At the back of Muqata, his battered Ramallah headquarters there remains the metal poles several meters high encased in barrels of cement to provide a sufficient deterrent to Israel's Apache helicopters from descending far enough to get a clear shot at Arafat. From there, you can see the parking lot which serves as a kind of make-shift museum of blown-up BMW's, Mercedes and Fiats - a curated critique of Israeli military aggression.
From this perspective, the Muqata looks more like a gaudy, sprawling auto parts dealership than a palace befitting the president of a nation.
Today earth-moving equipment set to work digging up the grounds of Muqata, where Arafat will be buried and his destroyed headquarters will no doubt be turned into a shrine to the icon of Palestinian nationalism.
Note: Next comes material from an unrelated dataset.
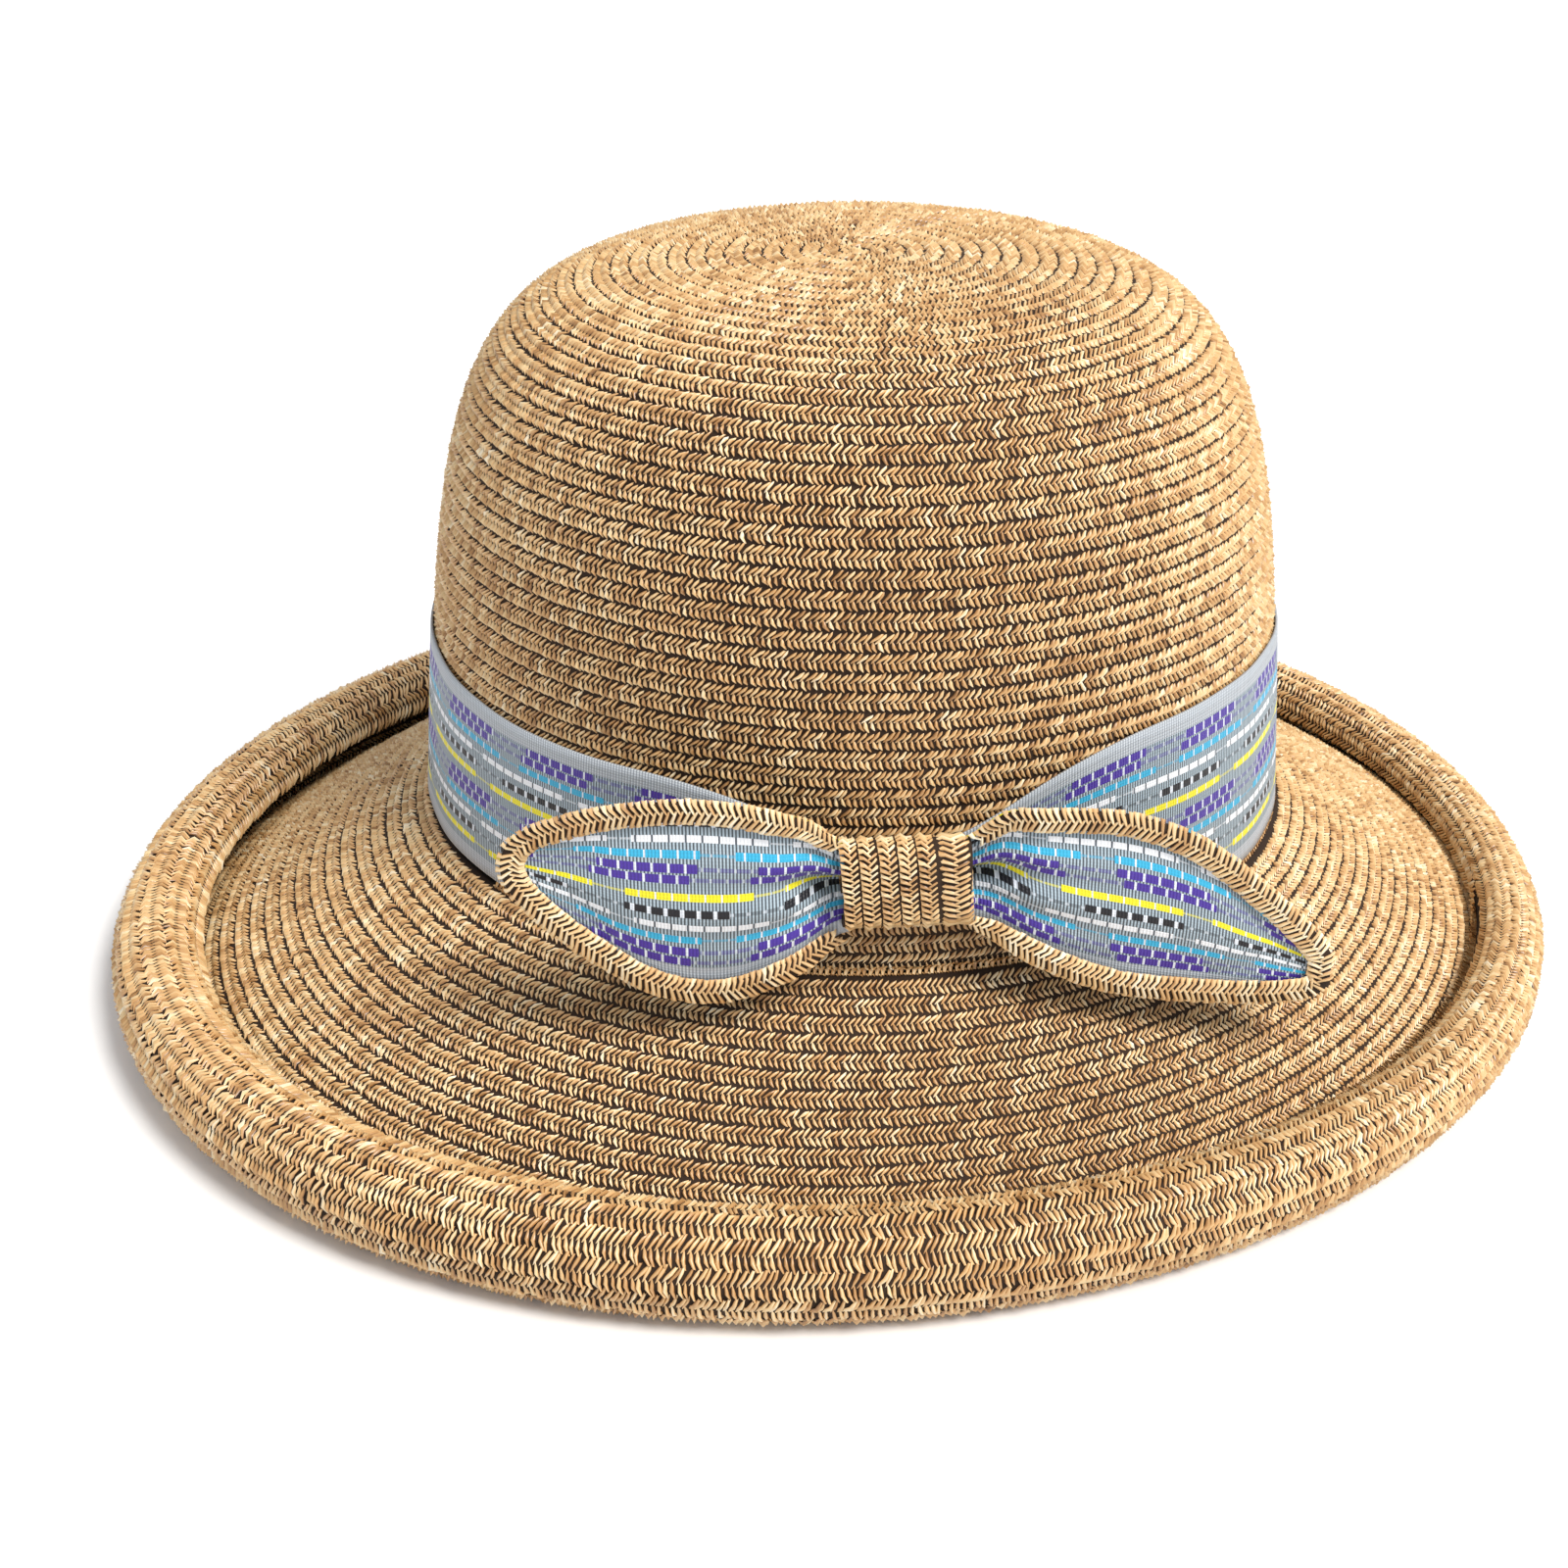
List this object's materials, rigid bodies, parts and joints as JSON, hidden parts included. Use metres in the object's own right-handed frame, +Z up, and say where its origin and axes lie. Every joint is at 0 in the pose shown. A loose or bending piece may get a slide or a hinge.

Arafat was not just the symbol of Palestinian aspirations; he was the controversial and misunderstood figure who defined "terrorist chic" for the Western world who never felt totally comfortable with him. Dressed in his khafiya, surrounded by advisors, he was always the face on the evening news after every act of violence, which spoke volumes about the Western view of Arafat.
Arafat was also associated with that method of dissent that so repulsed the rest of the world - the suicide bomb. And so it was easy for those in the West to malign him simply as a supporter of violence. But to do so was to undermine the complexity of the situation.
Arafat was born in 1929 in Jerusalem, Gaza or Cairo - nobody really knows for sure. His mother died when he was four and he was sent to live with his uncle in Jerusalem. He never spoke about his father.
One of his earliest memories was said to be of British soldiers breaking into the house after midnight, beating members of his family and breaking furniture. He would later fight against the British and also the establishment of Israel in 1948 by fighting in Gaza.
In 1949, Arafat began studying engineering at Cairo University where he was prominent in Palestinian student affairs. As founder of a Palestinian student movement, he presented a petition calling for Palestinian recognition to the Egyptian president written in blood. He settled in Kuwait where he worked in the department of public works and became a contractor.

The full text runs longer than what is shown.